7. Can I do the état des lieux alone if the landlord doesn't show up?
Not with full legal validity. A unilateral inspection — drafted by one party alone — has limited probative value in a dispute. If the landlord doesn't appear at the agreed time, the correct procedure is to request a court-appointed expert through the Juge de Paix. In practice, most situations are resolved before reaching that point once the tenant asserts their rights formally.
8. Does Roomie-Radar offer rooms in Brussels with the état des lieux included?
Roomie-Radar connects tenants with landlords through verified listings in Brussels. The état des lieux is an agreement directly between landlord and tenant and is not part of the platform process — but all verified listings come from landlords with a platform track record, which significantly reduces disputes compared to unverified listings on Facebook groups or unfiltered portals. Using Roomie-Radar is free.

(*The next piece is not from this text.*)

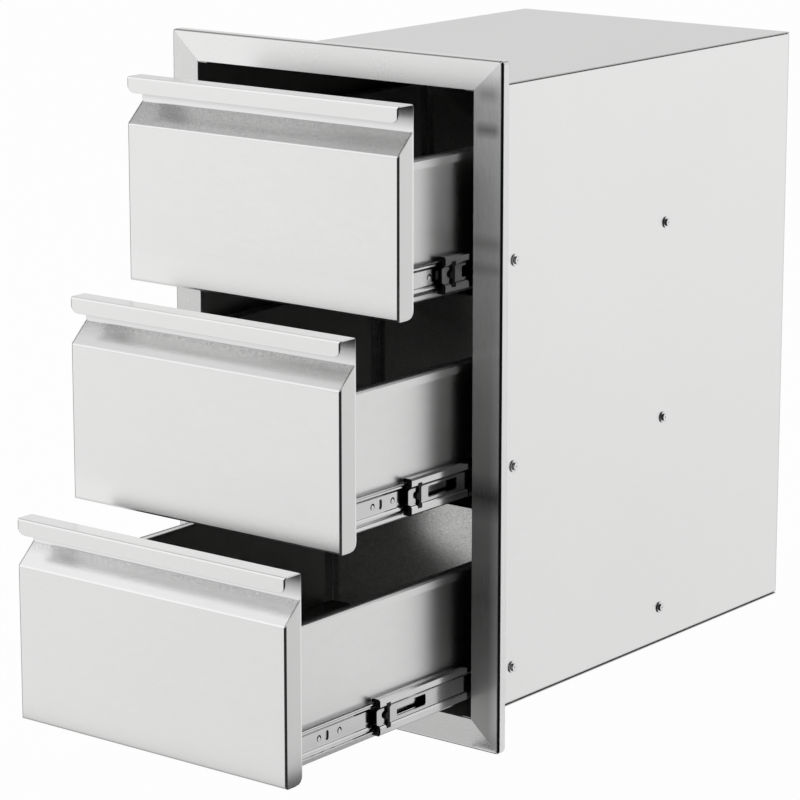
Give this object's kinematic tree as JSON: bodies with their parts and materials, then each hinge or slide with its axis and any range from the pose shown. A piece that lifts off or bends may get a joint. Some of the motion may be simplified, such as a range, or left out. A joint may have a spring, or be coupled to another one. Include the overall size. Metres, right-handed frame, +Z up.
{
  "type": "built-in outdoor kitchen drawer unit",
  "caption": "Flush-mount stainless steel drawer unit for an outdoor kitchen: mitred face frame, folded drawer fronts with integral grips, deep boxes on ball-bearing telescopic slides.",
  "frame": {"origin": "middle of the bottom rail's bearing lip, on the plane where the face frame closes against the wall of the cut-out", "axes": "+X to the right seen from the front, +Y into the wall, +Z up; the drawers open towards -Y"},
  "size_m": [0.402, 0.8156, 0.664],
  "materials": {
    "brushed_front": "stainless, long grain brushed along each rail and across each front",
    "shell_steel": "stainless, fine mill finish",
    "box_steel": "stainless, fine mill finish",
    "zinc_rail": "bright zinc plated, roll formed",
    "cage_steel": "thin strip with hardened balls, lightly oiled",
    "black_plastic": "moulded, satin"
  },
  "bodies": {
    "cabinet": {"frame_bottom_rail": "brushed_front", "frame_right_stile": "brushed_front", "frame_top_rail": "brushed_front", "frame_left_stile": "brushed_front", "cabinet_left_side": "shell_steel", "cabinet_right_side": "shell_steel", "cabinet_top": "shell_steel", "cabinet_bottom": "shell_steel", "cabinet_back": "shell_steel", "lower_left_outer_rail": "zinc_rail", "lower_right_outer_rail": "zinc_rail", "centre_left_outer_rail": "zinc_rail", "centre_right_outer_rail": "zinc_rail", "upper_left_outer_rail": "zinc_rail", "upper_right_outer_rail": "zinc_rail"},
    "lower_drawer": {"lower_drawer_front": "brushed_front", "lower_drawer_inner_front": "box_steel", "lower_drawer_tray": "box_steel", "lower_drawer_back": "box_steel", "lower_left_inner_rail": "zinc_rail", "lower_right_inner_rail": "zinc_rail"},
    "centre_drawer": {"centre_drawer_front": "brushed_front", "centre_drawer_inner_front": "box_steel", "centre_drawer_tray": "box_steel", "centre_drawer_back": "box_steel", "centre_left_inner_rail": "zinc_rail", "centre_right_inner_rail": "zinc_rail"},
    "upper_drawer": {"upper_drawer_front": "brushed_front", "upper_drawer_inner_front": "box_steel", "upper_drawer_tray": "box_steel", "upper_drawer_back": "box_steel", "upper_left_inner_rail": "zinc_rail", "upper_right_inner_rail": "zinc_rail"},
    "lower_middle_rails": {"lower_left_middle_rail": "zinc_rail", "lower_left_front_guide": "black_plastic", "lower_right_middle_rail": "zinc_rail", "lower_right_front_guide": "black_plastic"},
    "centre_middle_rails": {"centre_left_middle_rail": "zinc_rail", "centre_left_front_guide": "black_plastic", "centre_right_middle_rail": "zinc_rail", "centre_right_front_guide": "black_plastic"},
    "upper_middle_rails": {"upper_left_middle_rail": "zinc_rail", "upper_left_front_guide": "black_plastic", "upper_right_middle_rail": "zinc_rail", "upper_right_front_guide": "black_plastic"},
    "lower_outer_cages": {"lower_left_outer_ball_cage": "cage_steel", "lower_right_outer_ball_cage": "cage_steel"},
    "centre_outer_cages": {"centre_left_outer_ball_cage": "cage_steel", "centre_right_outer_ball_cage": "cage_steel"},
    "upper_outer_cages": {"upper_left_outer_ball_cage": "cage_steel", "upper_right_outer_ball_cage": "cage_steel"},
    "lower_inner_cages": {"lower_left_inner_ball_cage": "cage_steel", "lower_right_inner_ball_cage": "cage_steel"},
    "centre_inner_cages": {"centre_left_inner_ball_cage": "cage_steel", "centre_right_inner_ball_cage": "cage_steel"},
    "upper_inner_cages": {"upper_left_inner_ball_cage": "cage_steel", "upper_right_inner_ball_cage": "cage_steel"}
  },
  "joints": [
    {"name": "lower_drawer_slide", "type": "slide", "parent": "cabinet", "child": "lower_drawer", "axis": [0, -1, 0], "range_m": [-0.2696, 0.1504]},
    {"name": "centre_drawer_slide", "type": "slide", "parent": "cabinet", "child": "centre_drawer", "axis": [0, -1, 0], "range_m": [-0.191, 0.229]},
    {"name": "upper_drawer_slide", "type": "slide", "parent": "cabinet", "child": "upper_drawer", "axis": [0, -1, 0], "range_m": [-0.107, 0.313]},
    {"name": "lower_middle_slide", "type": "slide", "parent": "cabinet", "child": "lower_middle_rails", "axis": [0, -1, 0], "range_m": [-0.16176, 0.09024]},
    {"name": "centre_middle_slide", "type": "slide", "parent": "cabinet", "child": "centre_middle_rails", "axis": [0, -1, 0], "range_m": [-0.1146, 0.1374]},
    {"name": "upper_middle_slide", "type": "slide", "parent": "cabinet", "child": "upper_middle_rails", "axis": [0, -1, 0], "range_m": [-0.0642, 0.1878]},
    {"name": "lower_outer_cage_roll", "type": "slide", "parent": "cabinet", "child": "lower_outer_cages", "axis": [0, -1, 0], "range_m": [-0.08088, 0.04512]},
    {"name": "centre_outer_cage_roll", "type": "slide", "parent": "cabinet", "child": "centre_outer_cages", "axis": [0, -1, 0], "range_m": [-0.0573, 0.0687]},
    {"name": "upper_outer_cage_roll", "type": "slide", "parent": "cabinet", "child": "upper_outer_cages", "axis": [0, -1, 0], "range_m": [-0.0321, 0.0939]},
    {"name": "lower_inner_cage_roll", "type": "slide", "parent": "cabinet", "child": "lower_inner_cages", "axis": [0, -1, 0], "range_m": [-0.21568, 0.12032]},
    {"name": "centre_inner_cage_roll", "type": "slide", "parent": "cabinet", "child": "centre_inner_cages", "axis": [0, -1, 0], "range_m": [-0.1528, 0.1832]},
    {"name": "upper_inner_cage_roll", "type": "slide", "parent": "cabinet", "child": "upper_inner_cages", "axis": [0, -1, 0], "range_m": [-0.0856, 0.2504]}
  ],
  "couplings": [
    {"joint": "lower_middle_slide", "follows": "lower_drawer_slide", "ratio": 0.6},
    {"joint": "centre_middle_slide", "follows": "centre_drawer_slide", "ratio": 0.6},
    {"joint": "upper_middle_slide", "follows": "upper_drawer_slide", "ratio": 0.6},
    {"joint": "lower_outer_cage_roll", "follows": "lower_drawer_slide", "ratio": 0.3},
    {"joint": "centre_outer_cage_roll", "follows": "centre_drawer_slide", "ratio": 0.3},
    {"joint": "upper_outer_cage_roll", "follows": "upper_drawer_slide", "ratio": 0.3},
    {"joint": "lower_inner_cage_roll", "follows": "lower_drawer_slide", "ratio": 0.8},
    {"joint": "centre_inner_cage_roll", "follows": "centre_drawer_slide", "ratio": 0.8},
    {"joint": "upper_inner_cage_roll", "follows": "upper_drawer_slide", "ratio": 0.8}
  ]
}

9. Is the rental guarantee the same as a deposit in Belgium?
Yes. In Belgium, the garantie locative is capped at two months' rent (for primary residence contracts in Brussels) and must be deposited in a blocked account in the tenant's name at a financial institution. The landlord can only access it with the tenant's agreement or a court order — never unilaterally.
10. Can I claim damages from the landlord if the room was in poor condition on arrival?
Yes, if you have the entry inspection documenting it. Without that document, the burden of proof is very difficult to sustain. With it, you can file a formal claim — first through the Service de Conciliation Locative, and if no agreement is reached, before the Juge de Paix. Prescription periods in Belgian rental law are one year from the end of the contract.